Now we’re one bigger, happier family: me, Roy, Max, and Baxter. Max is the fluffy blue one, who turns out to be a volunteer shoot on the Maine Coon family tree. Baxter is the tuxedo cat. Both are shaping fair to be enormous. Baxter was 10 lbs at his six-month checkup, and Max wasn’t very far behind. I’m told that Maine Coons take a long time to grow into their full magnificence, though.
Now the kittehs are sad.
I have a hanging sculpture in my bay window. It has a big swarovski cut-crystal ball hanging from it. Around 4pm at this time of the year the sun is at exactly the right angle to shine through the crystal, which puts dozens of rainbow-colored dots on the wall. If I give the sculpture a spin, the dots chase around the room. It’s like having 50 laser pointers, all going at once, in a seemingly random pattern on the living room walls, furniture, and the hallway stairs.
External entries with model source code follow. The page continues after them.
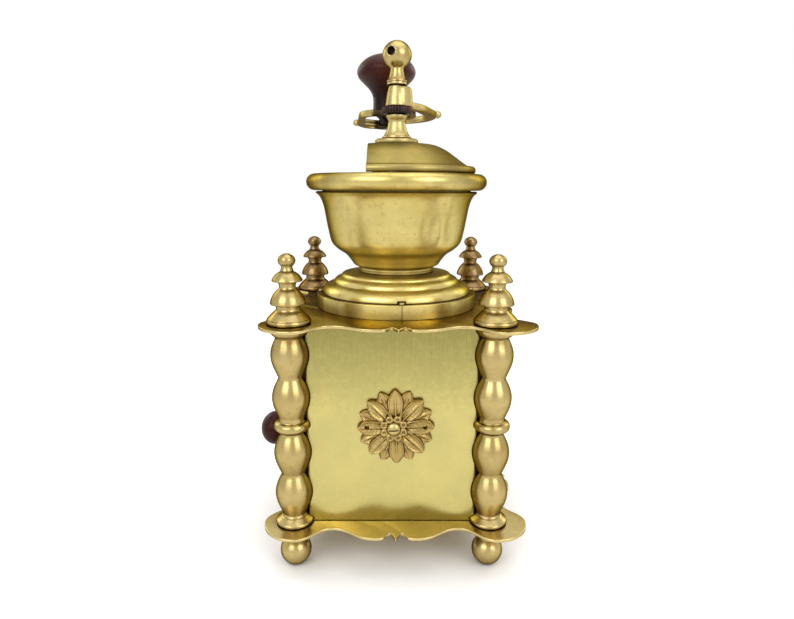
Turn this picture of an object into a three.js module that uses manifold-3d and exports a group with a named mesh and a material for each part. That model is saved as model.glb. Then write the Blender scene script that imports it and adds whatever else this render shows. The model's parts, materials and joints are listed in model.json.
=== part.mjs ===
// Brass column coffee grinder: four turned posts between two shaped plates, a drawer below,
// a conical burr under a spun hopper, and an openwork crank with a wooden handle.
// Millimetres, +Z up. The grinding axis is the model's own centre until the last lines,
// which move the origin to the middle of the outer box, on the surface that the feet stand on.

import * as THREE from 'three';
import { mergeVertices } from 'three/addons/utils/BufferGeometryUtils.js';
import Module from 'manifold-3d';

const wasm = await Module();
wasm.setup();

// Clearances
const GAP = 0.3;
const RUNNING = 0.35;

// Case: posts, plates, feet and panels; posts and panels stand a little left of the grinding axis
const POST_SPACING = 100;
const CASE_SHIFT = - 2;
const FOOT_HEIGHT = 22;
const CASE_HEIGHT = 103.5;
const PLATE_WALL = 1.5;
const PLATE_LOBE = 17.5;
const BOTTOM_WAIST_DEPTH = 10.5;
const BOTTOM_BULGE_DEPTH = 1.5;
const TOP_WAIST_DEPTH = 12.5;
const TOP_BULGE_DEPTH = 5;
const TOP_PLATE_SHIFT = 1;
const PLATE_WAIST_AT = 32;
const PLATE_BULGE_AT = 11.5;
const PLATE_NOTCH_AT = 6;
const PLATE_NOTCH_INNER = 2.75;
const PLATE_NOTCH_DEPTH = 4.5;
const FOOT_BALL = 8;
const FOOT_FLAT = 2.5;
const FOOT_NECK = 4.5;
const FOOT_FLARE = 1.4;
const POST_BELLY = 9.3;
const POST_NECK = 5.85;
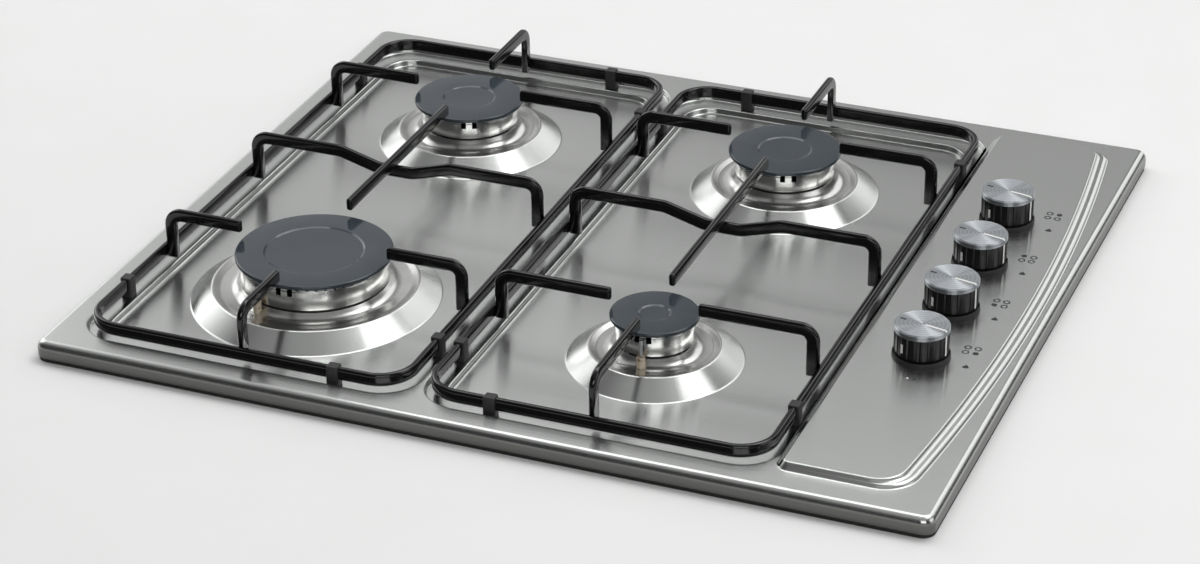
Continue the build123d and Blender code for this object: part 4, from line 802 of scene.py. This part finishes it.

It’s not random, I’m sure there’s a mathematical equation that perfectly describes it, and I bet my friend my kitten-shopping buddy the physicist could tell me what that equation is. But to the kittehs, it’s like having hundreds of multicolored mice racing randomly EVERYWHERE.
Kittehs learned very quickly that Mama Makes The Sparkle Dots Dance. Now they congregate in the living room around 4pm, with expectant looks on their little furry faces. I don’t know what it is about their looks that’s expectant. I just know it is. They see me coming and they want me to make the Sparkle Dots.
It has been cloudy for the last five days in a row. We’re in the throes of mud season, and it’s sleeting, snowing, raining, and just generally depressing and gloomy without being attractively atmospheric, like it is in the fall. It’s just grim. Mud Season. End of Ski Season. Something to endure. Thank heavens for the Sugar Shacks, because they’re the only thing that makes life worth continuing to live for the six weeks it goes on.
No sun = no Sparkle Dots. On top of swimming through puddles on the sidewalk everywhere, on top of random warnings of three inches of nasty, useless, wet snow, on top of the crushing of the spirits that comes with the end of ski season…I have to disappoint my kittens every. single. day. They don’t understand the pivotal role of the sun in the Sparkle Dot picture. They just know Mama has the Sparkle Dot Magic, and refuses to use it.
God, please bring me a sunny afternoon. I can’t stand crushing the hopes of my kittens every afternoon much longer.